**Task goal**
Look through the data below and return each line where "materials" appears.

**Raw data**
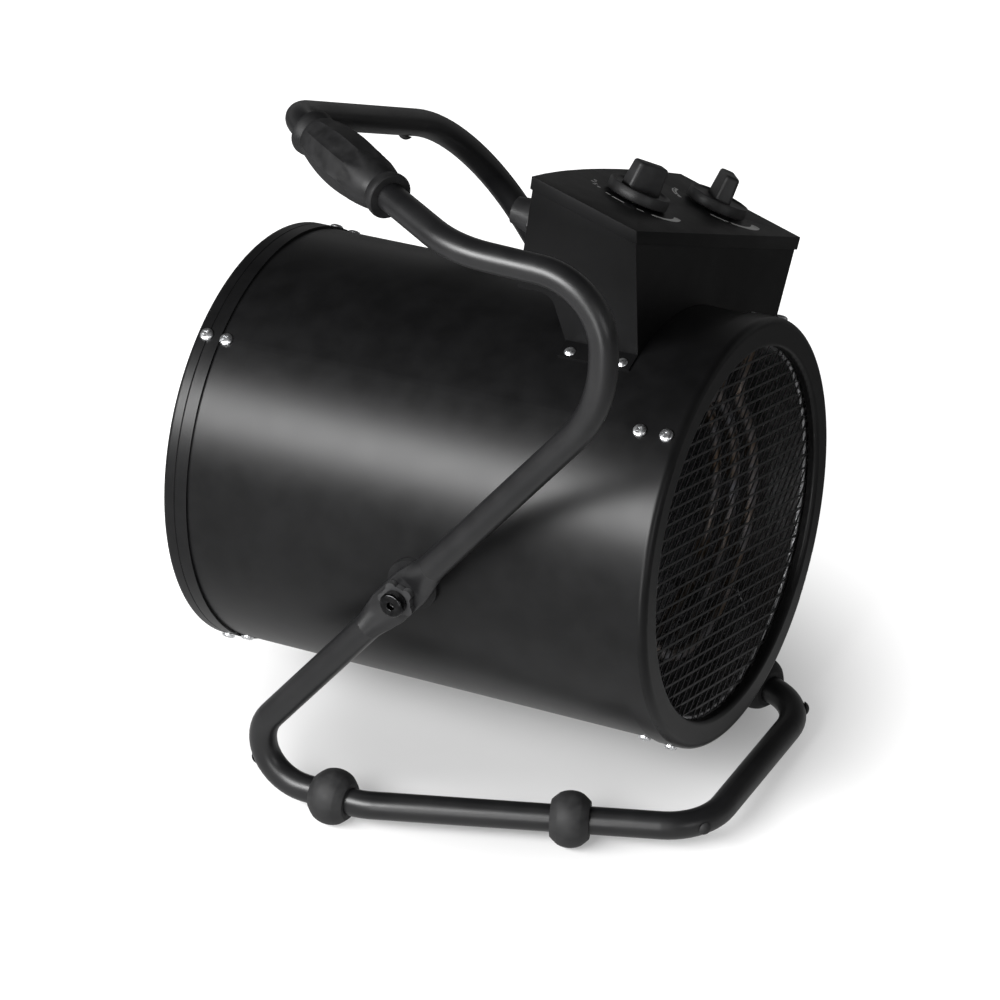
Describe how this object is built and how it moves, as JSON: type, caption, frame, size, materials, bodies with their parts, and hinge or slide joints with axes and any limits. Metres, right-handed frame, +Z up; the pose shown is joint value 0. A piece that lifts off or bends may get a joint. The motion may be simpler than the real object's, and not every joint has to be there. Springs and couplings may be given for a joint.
{
  "type": "forced air heater",
  "caption": "Electric forced air heater: a black steel drum with mesh outlet, fan and heating loops, tilting in a bent tube stand with a grip handle and a control box on one shoulder.",
  "frame": {"origin": "on the floor, under the middle of the whole heater", "axes": "+Z up; -Y is the side the warm air leaves; +X is the side of the control box's slanted far wall, across the tilt pivot"},
  "size_m": [0.384, 0.3692, 0.4593],
  "materials": {
    "black_coat": "satin black powder coat with a fine orange peel",
    "bright_steel": "plain bright sheet steel, lightly rolled",
    "loop_steel": "sheathed element steel, dulled by heat",
    "zinc_steel": "zinc plated, softly bright",
    "dark_bolt": "blackened steel, worn bright at the edges",
    "boss_coat": "satin black coat",
    "collar_nylon": "matt black nylon",
    "fan_alloy": "plain pressed aluminium",
    "motor_coat": "dark grey satin paint",
    "rubber": "matt black rubber with fine mould grain",
    "knob_plastic": "satin black moulded plastic",
    "gland_nylon": "satin black nylon",
    "pale_moulding": "pale moulded resin"
  },
  "bodies": {
    "stand": {"stand_tube": "black_coat", "handle_grip": "rubber", "tube_plugs": "rubber", "foot_rear_near": "rubber", "foot_rear_far": "rubber", "foot_front_near": "rubber", "foot_front_far": "rubber"},
    "drum": {"casing": "black_coat", "front_ring": "black_coat", "rear_ring": "black_coat", "front_mesh": "black_coat", "rear_guard": "black_coat", "control_tray": "black_coat", "control_lid": "black_coat", "duct_liner": "bright_steel", "liner_brackets": "bright_steel", "loop_supports": "bright_steel", "motor_spider": "bright_steel", "heating_loop_1": "loop_steel", "heating_loop_2": "loop_steel", "heating_loop_3": "loop_steel", "front_band_screws": "zinc_steel", "front_casing_screws": "zinc_steel", "rear_band_screws": "zinc_steel", "rear_casing_screws": "zinc_steel", "box_screws": "zinc_steel", "motor_screws": "zinc_steel", "pivot_nut_near": "zinc_steel", "pivot_nut_far": "zinc_steel", "pivot_bolt_near": "dark_bolt", "pivot_bolt_far": "dark_bolt", "pivot_boss_near": "boss_coat", "pivot_boss_far": "boss_coat", "star_collar_near": "collar_nylon", "star_collar_far": "collar_nylon", "motor_body": "motor_coat", "motor_cap": "motor_coat", "cable_gland": "gland_nylon", "gland_nut": "gland_nylon", "thermostat_body": "pale_moulding", "selector_switch": "pale_moulding", "thermal_cutout": "pale_moulding"},
    "fan_wheel": {"fan": "fan_alloy", "fan_shaft": "zinc_steel", "fan_nut": "zinc_steel"},
    "thermostat_control": {"thermostat_knob": "knob_plastic", "thermostat_shaft": "zinc_steel"},
    "selector_control": {"selector_knob": "knob_plastic", "selector_shaft": "zinc_steel"}
  },
  "joints": [
    {"name": "drum_tilt", "type": "hinge", "parent": "stand", "child": "drum", "pos_m": [-0.01863, -0.00061, 0.183], "axis": [-1, 0, 0], "range_deg": [-14, 10]},
    {"name": "fan_spin", "type": "hinge", "parent": "drum", "child": "fan_wheel", "pos_m": [-0.01863, -0.00061, 0.183], "axis": [0, 0.9994, -0.0349], "continuous": true},
    {"name": "thermostat_turn", "type": "hinge", "parent": "drum", "child": "thermostat_control", "pos_m": [0.03237, -0.05788, 0.37695], "axis": [-0.4058, 0.255, -0.8777], "range_deg": [0, 270]},
    {"name": "selector_turn", "type": "hinge", "parent": "drum", "child": "selector_control", "pos_m": [0.13387, -0.0661, 0.32764], "axis": [-0.4058, 0.255, -0.8777], "range_deg": [0, 135]}
  ]
}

**Expected answer**
Describe how this object is built and how it moves, as JSON: type, caption, frame, size, materials, bodies with their parts, and hinge or slide joints with axes and any limits. Metres, right-handed frame, +Z up; the pose shown is joint value 0. A piece that lifts off or bends may get a joint. The motion may be simpler than the real object's, and not every joint has to be there. Springs and couplings may be given for a joint.
  "materials": {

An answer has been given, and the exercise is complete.